Joshua Rowe

Joshua Rowe

1574136022

Getting Started with Puppeteer and Nodejs

Browser developer tools provide an amazing array of options for delving under the hood of websites and web apps. These capabilities can be further enhanced and automated by third-party tools. In this article, we’ll look at Puppeteer, a Node-based library for use with Chrome/Chromium.

The puppeteer website describes Puppeteer as

a Node library which provides a high-level API to control Chrome or Chromium over the DevTools Protocol. Puppeteer runs headless by default, but can be configured to run full (non-headless) Chrome or Chromium.

Puppeteer is made by the team behind Google Chrome, so you can be pretty sure it will be well maintained.

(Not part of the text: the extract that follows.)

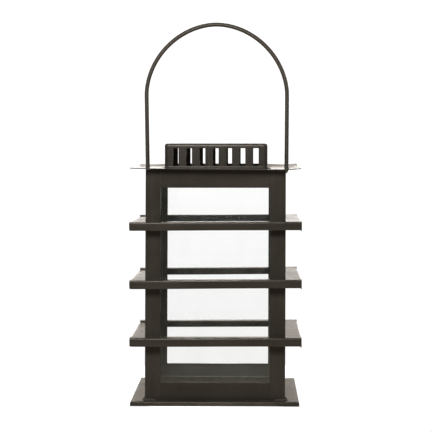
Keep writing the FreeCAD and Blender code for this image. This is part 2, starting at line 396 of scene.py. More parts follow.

It lets us perform common actions on the Chromium browser, programmatically through JavaScript, via a simple and easy-to-use API.

With Puppeteer, you can:

  • scrape websites
  • generate screenshots of websites including SVG and Canvas
  • create PDFs of websites
  • crawl an SPA (single-page application)
  • access web pages and extract information using the standard DOM API
  • generate pre-rendered content — that is, server-side rendering
  • automate form submission
  • automate performance analysis
  • automate UI testing like Cypress
  • test chrome extensions

Puppeteer does nothing new that Selenium, PhantomJS (which is now deprecated), and the like do, but it provides a simple and easy-to-use API and provides a great abstraction so we don’t have to worry about the nitty-gritty details when dealing with it.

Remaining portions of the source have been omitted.